FIA dismisses Aston Martin’s protest against qualifying results

FIA dismisses Aston Martin's protest against qualifying results

Aston Martin’s protest against the qualifying results for tomorrow’s Chinese Grand Prix has been dismissed by the FIA, therefore the original starting grid remains unchanged.

FIA race stewards have dismissed Aston Martin’s protest over the results of today’s qualifying session for the Chinese Grand Prix following Carlos Sainz’s crash, as he retains the seventh spot on tommorow’s grid.

During the second qualifying session, Ferrari driver Carlos Sainz lost control of his car after making slight contact with the gravel trap resulting in a spin but the Spaniard avoided a potentially serious crash by managing to slow his SF-24.

The driver lost his front wing after the front end of his car impacted the wall, but he managed to restart the car and get back to the pits after taking over a minute and some seconds to restart his Ferrari after the session was red-flagged.

Sainz later turned in a breathtaking performance to advance to the final qualifying round, securing the sixth grid spot for tomorrow,s Chinese Grand Prix.

After the session, Aston Martin lodged a protest against the qualifying results, claiming that there was a violation of Article 39.6 of the 2024 Formula 1 sporting regulations. According to the rule, cars that come to a stop on the track are not allowed to continue the session.

Aston Martin cited a note on the official race control system reporting that “Car 55(SAI) stopped on start/finish straight” as evidence that Sainz had indeed been formally identified as having stopped.

However, after reviewing the matter, the FIA stewards came to the conclusion that cars that have stopped on the circuit but are thereafter able to resume driving without the need for outside assistance are not considered to have “stopped” in the purpose of the regulations.

“It is clear that the plain language of Article 39.6 suggests that so long as a car ‘stops’ on the track during a qualifying session, that car should not be permitted to take further part in the session,” said the stewards’ ruling.

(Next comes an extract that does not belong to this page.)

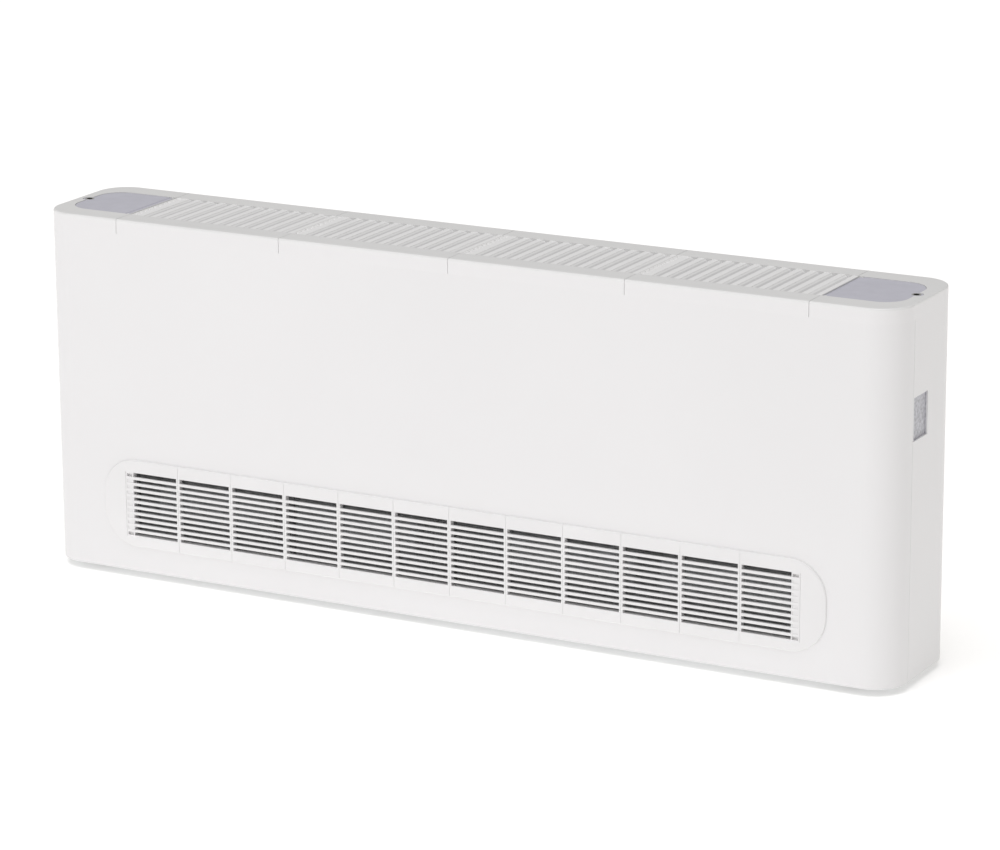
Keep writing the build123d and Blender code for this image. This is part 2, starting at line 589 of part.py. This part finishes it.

“However it was clear from the examples cited by a number of the team managers present and the FIA that this was not how this rule was applied by the teams and the FIA in the past.

“In the FIA’s view, what was crucial was that the car would not receive any outside assistance in order to restart (eg from marshals).”

The FIA representatives clarified that it would be permitted as long as the car could restart and continue from a halted position within reasonable time. The typical time would be around 30 seconds, though that varied depending on the circumstances.

“So long as the car was able to restart and continue from a stopped position within a reasonable time, that would ordinarily be permitted,” the statement continued. “The typical time would be around 30 seconds, though that varied depending on the circumstances.

“The teams themselves said that they had previously attempted to agree what they considered to be a reasonable length of time before a car would be considered “stopped”.

“Unfortunately, they were not able to come to a final agreement on the maximum time allowed.

“Aston also accepted that there were prior examples of cars stopping on track and being allowed to continue, despite the plain wording of Article.39.6. However, they felt that stopping, in this case, for 1minute and 17 seconds was too long and therefore should not have been permitted.

“In the above circumstances, taking into account the numerous examples where cars had stopped for different lengths of time and were permitted to restart and continue to participate in the session concerned, we considered that the decision taken by Race Control was not inconsistent with past practice nor in breach of Article 39.6.

“We considered that even if the plain wording of Article 39.6 warranted a more stark conclusion, the consistent practice in the sport to date did not warrant a setting aside of the discretion exercised by Race Control by us as Stewards.

“We accordingly dismissed the Protest.”